A Organização das Nações Unidas para a Alimentação e a Agricultura (FAO) estima uma perda de 30% de toda a produção mundial de alimentos por problemas na plantação, colheita, armazenamento e transporte do produto fresco ou por desperdícios relacionados a práticas inadequadas de varejistas e aos hábitos de consumo da população. Para frutas e verduras, chega a ser 50%, principalmente nos países mais pobres.
O pequeno produtor é responsável por grande parte da alimentação do nosso dia a dia, mas não tem acesso à formação, informação e nem à tecnologia. Fortalecer esse elo reforçaria a cadeia como um todo. “Ele sofre muito pela oscilação de preço, não tem a visão do mercado consumidor, tem pouco acesso a crédito e está sujeito aos riscos climáticos”, diz Duarte.
A pesquisa permite apontar algumas soluções para melhorar o acesso à comida nas favelas, como o encurtamento da cadeia, ligando diretamente o produtor ao consumidor e eliminando intermediários. Outra forma é conectar o pequeno produtor aos varejistas, mas se interpõe um custo logístico que torna a Ceagesp mais atrativa. Pequenos hubs ou centros de distribuição da Ceagesp, próximos às áreas de baixa renda, poderiam ser um facilitador. Sabe-se que as favelas que estão mais próximas da companhia conseguem se abastecer com maior frequência, reduzindo o desperdício deste alimento.

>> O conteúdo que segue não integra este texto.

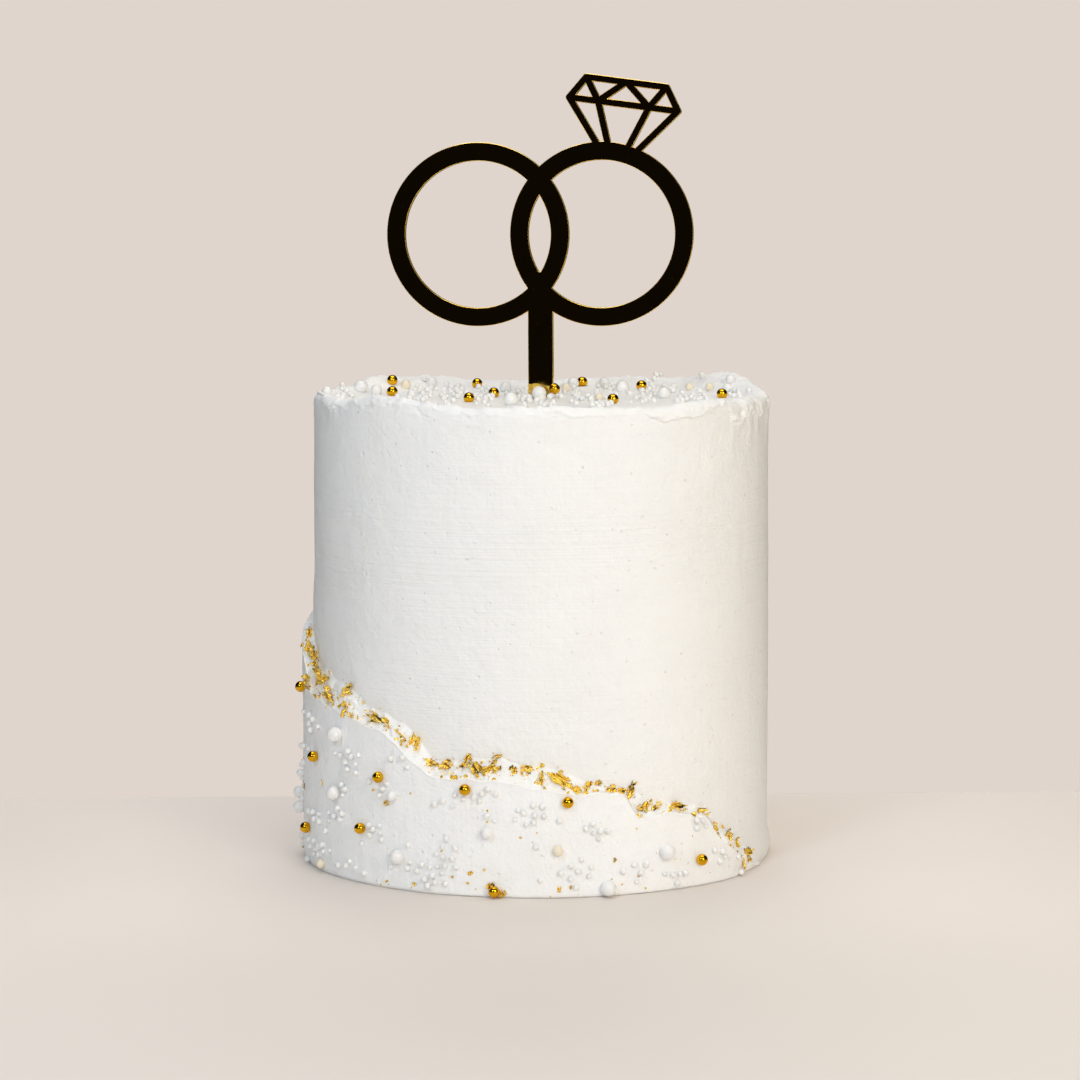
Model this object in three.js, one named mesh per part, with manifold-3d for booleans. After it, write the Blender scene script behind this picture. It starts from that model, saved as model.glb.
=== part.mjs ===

Não existe uma única grande solução, mas um conjunto de soluções compostas por iniciativas de conscientização e capacitação dos próprios moradores, dos proprietários desses hortifrútis e dos pequenos produtores rurais. Grandes varejistas e grandes empresas financeiras e de insumos agrícolas podem apoiar os elos frágeis da cadeia de alimentos frescos. “Cabe ao governo prover uma infraestrutura decente que facilite o acesso a uma alimentação saudável, em especial nas áreas de baixa renda e em suas proximidades”, afirma Duarte. “Sabemos que favelas com maior acesso a alimentos frescos tendem a consumir produtos mais saudáveis.”